First of all let me tell you that the answer to this question is likely to confirm a not-so-minor error in a very popular (and excellent) textbook on optimization, as you'll see below.
Background
Suppose that we have a real-valued function $f(X)$ whose domain is the set of $n\times n$ nonsingular symmetric matrices. Clearly, $X$ does not have $n^2$ independent variables; it has $n(n+1)/2$ independent variables as it's symmetric. As is well known, an important use of Taylor expansion is to find the derivative of a function by finding the optimal first-order approximation. That is, if one can find a matrix $D \in \mathbb{R}^{n\times n}$ that is a function of $X$ and satisfies
$$f(X+V) = f(X) + \langle D, V \rangle + \text{h.o.t.}, $$ where $\text{h.o.t.}$ stands for higher-order terms and $\langle \cdot, \cdot \rangle$ is inner product, then the matrix $D$ is the derivative of $f$ w.r.t. $X$.
Question
Now my question is: What is the right inner product $\langle \cdot, \cdot \rangle$ to use here if the matrix is symmetric? I know that if the entries of $X$ were independent (i.e., not symmetric), then the $\text{trace}$ operator would be the correct inner product. But I suspect that this is not true in general for a symmetric matrix. More specifically, my guess is that even if the $\text{trace}$ operator would lead to the correct expansion in the equation above, the $D$ matrix that comes as a result won't give the correct derivative. Here is why I think this is the case.

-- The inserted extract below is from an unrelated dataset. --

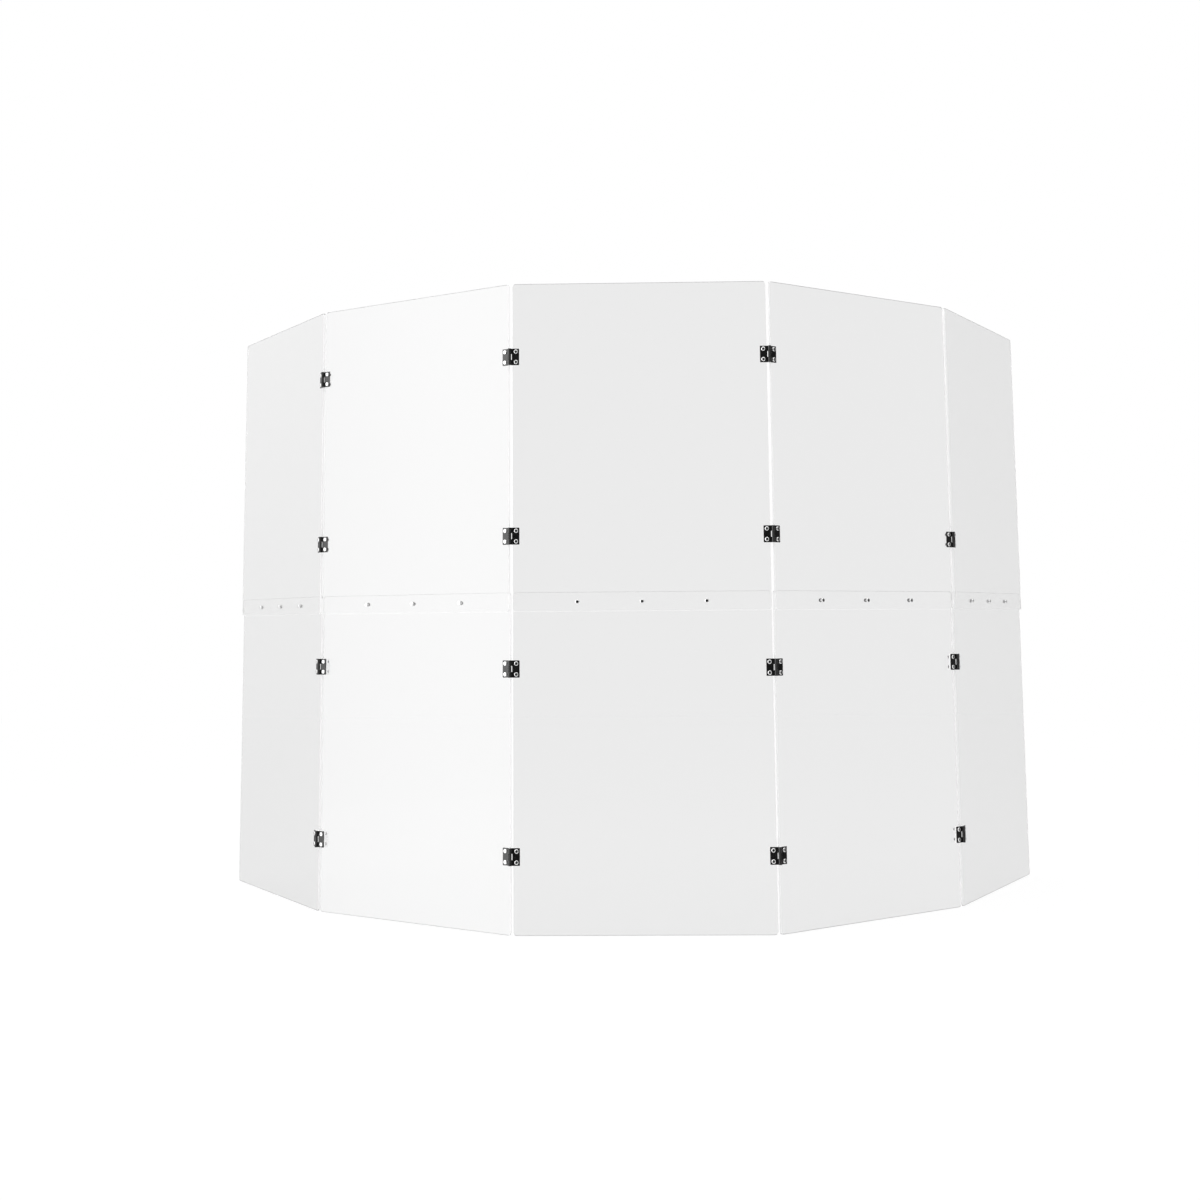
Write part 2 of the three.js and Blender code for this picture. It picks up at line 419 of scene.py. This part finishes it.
def stand_up(bm):
    """Turns a shape that lies in the XY plane upright, with its top to the audience."""
    upright = Matrix.Rotation(math.pi / 2, 3, "X")
    bmesh.ops.rotate(bm, cent=(0, 0, 0), matrix=upright, verts=bm.verts)


def plate(left, right, bottom, top, radius, front, back, holes, chamfer):
    """An upright plate with rounded corners, round holes and chamfered borders."""
    bm = bmesh.new()
    corners = bmesh.ops.create_grid(bm, x_segments=1, y_segments=1, size=1)["verts"]
    bmesh.ops.scale(bm, vec=((right - left) / 2, (top - bottom) / 2, 1), verts=corners)
    bmesh.ops.translate(bm, vec=((left + right) / 2, (bottom + top) / 2, 0), verts=corners)
    faces = filled_outline(bm, rounded_outline(bm, corners, radius), holes, HOLE_RADIUS)
    thicken(bm, faces, back - front - 2 * chamfer)
    for direction in (Vector((0, 0, 1)), Vector((0, 0, -1))):
        chamfer_region(bm, facing(bm, direction), chamfer)
    bmesh.ops.translate(bm, vec=(0, 0, chamfer - back), verts=bm.verts)
    stand_up(bm)
    return bm


def mark_edges(bm, painted_shade=()):
    """Gives the cut edges of a sheet its second finish, which glows with painted light, and its
    third, painted darker as shade, to those that face a given way, where 1 is up and -1 down."""
    for face in bm.faces:
        if any(face.normal.z * way > SHADED_EDGE_LEAST for way in painted_shade):
            face.material_index = 2
        else:
            face.material_index = 0 if abs(face.normal.y) > FACING_LEAST else 1


def add_mesh(bm, other, matrix):
    """Adds a transformed copy of another bmesh."""
    mesh = bpy.data.meshes.new("copy")
    other.to_mesh(mesh)
    mesh.transform(matrix)
    bm.from_mesh(mesh)
    bpy.data.meshes.remove(mesh)


@functools.cache
def leaf_shape(knuckle_at_middle):
    """A hinge leaf with its pin on the Z axis: a flat strip along +X whose tabs are rolled round
    the pin into knuckles, with notches for the other leaf's knuckles. Its back faces +Y."""
    bm = bmesh.new()
    half = HINGE_HEIGHT / 2
    notch = KNUCKLE_RADIUS + NOTCH_CLEARANCE
    tab_half = KNUCKLE_HEIGHT / 2 + (0 if knuckle_at_middle else KNUCKLE_CLEARANCE)
    end_x, middle_x = (notch, 0) if knuckle_at_middle else (0, notch)
    outline = [
        (end_x, half),
        (end_x, tab_half),
        (middle_x, tab_half),
        (middle_x, -tab_half),
        (end_x, -tab_half),
        (end_x, -half),
        (LEAF_REACH, -half),
        (LEAF_REACH, half),
    ]
    corners = [bm.verts.new((x, z, 0)) for x, z in outline]
    bm.faces.new(corners)
    outline_edges = rounded_outline(bm, corners[-2:], LEAF_CORNER_RADIUS)
    holes = [(SCREW_FROM_PIN, end * SCREW_SPACING / 2) for end in (-1, 1)]
    faces = filled_outline(bm, outline_edges, holes, HOLE_RADIUS)
    thicken(bm, faces, LEAF_THICKNESS - 2 * LEAF_CHAMFER)
    bmesh.ops.translate(bm, vec=(0, 0, LEAF_CHAMFER - KNUCKLE_RADIUS), verts=bm.verts)
    stand_up(bm)
    inner_ends = facing(bm, Vector((-1, 0, 0)))
    for tab_end in [face for face in inner_ends if face.calc_center_median().x < LEAF_CHAMFER]:
        bmesh.ops.spin(
            bm,
            geom=[tab_end, *tab_end.edges, *tab_end.verts],
            cent=(0, 0, 0),
            axis=(0, 0, 1),
            angle=CURL_TURN,
            steps=CURL_STEPS,
        )
    bmesh.ops.recalc_face_normals(bm, faces=bm.faces)
    for outward, radius in ((1, KNUCKLE_RADIUS), (-1, BORE_RADIUS)):
        raise_strip_side(bm, strip_side(bm, outward), outward, radius)
    return bm


def raise_strip_side(bm, faces, outward, radius):
    """Chamfers the border of one side of a rolled strip. The flat part is raised along Y and the
    curl away from the pin, so that both end at the radius."""
    bmesh.ops.inset_region(
        bm, faces=faces, thickness=LEAF_CHAMFER, use_boundary=True, use_even_offset=True
    )
    verts = {vert for face in faces for vert in face.verts}
    flat = [vert for vert in verts if vert.co.x >= 0 and vert.co.y > BORE_RADIUS]
    growth = radius / (radius - outward * LEAF_CHAMFER)
    curl = list(verts.difference(flat))
    bmesh.ops.translate(bm, vec=(0, outward * LEAF_CHAMFER, 0), verts=flat)
    bmesh.ops.scale(bm, vec=(growth, growth, 1), verts=curl)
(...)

A while ago, I asked a question about the derivative of the $\log\det X$ function, because I suspected that the formula in the book Convex Optimization of Boyd & Vandenberghe is wrong. The formula indeed seems to be wrong as the accepted answer made it clear. I tried to understand what went wrong in the proof in the Convex Optimization book. The approach that is used in the book is precisely the approach that I outlined above in Background. The authors show that the first-order Taylor approximation of $f(X)=\log\det X$ for symmetric $X$ is $$ f(X+V) \approx f(X)+\text{trace}(X^{-1}V). $$
The authors prove this approximation by using decomposition specific to symmetric matrices (proof in Appenix A.4.1; book is publicly available). Now this approximation is correct but $X^{-1}$ is not the correct derivative of $\log\det X$ for symmetric $X$; the correct derivative is $2X^{-1}-\text{diag}(\text{diag}(X^{-1}))$. Interestingly, the same approximation in the formula above holds for nonsymmetric invertible matrices too (can be shown with SVD decomposition), and in this case it does give the right derivative because the derivative of $\log\det X$ is indeed $X^{-T}$ for a matrix with $n^2$ independent entries. Therefore I suspect that $\text{trace}$ is not the right inner product $\langle \cdot, \cdot \rangle$ for symmetric matrices, as it ignores the fact that the entries of $X$ are not independent. Can anyone shed light on this question?
Added: A simpler question
Based on a comment, I understand that the general answer to my question may be difficult, so let me ask a simpler question. The answer to this question may be sufficient to show what went wrong in the proof in the Convex Optimization book.
Suppose $g(X)$ is a function $g: \mathbb{R}^{n\times n} \to \mathbb R$. Is it true that the first-order Taylor approximaton with trace as inner product, i.e.,
$$g(X+V) \approx g(X) + \text{trace}\left( \nabla g (X)^T V \right), $$
implicitly assumes that the entries of $X$ are independent? In other words, is it true that this approximation may not hold if entries of $X$ are not independent (e.g., if $X$ is symmetric)?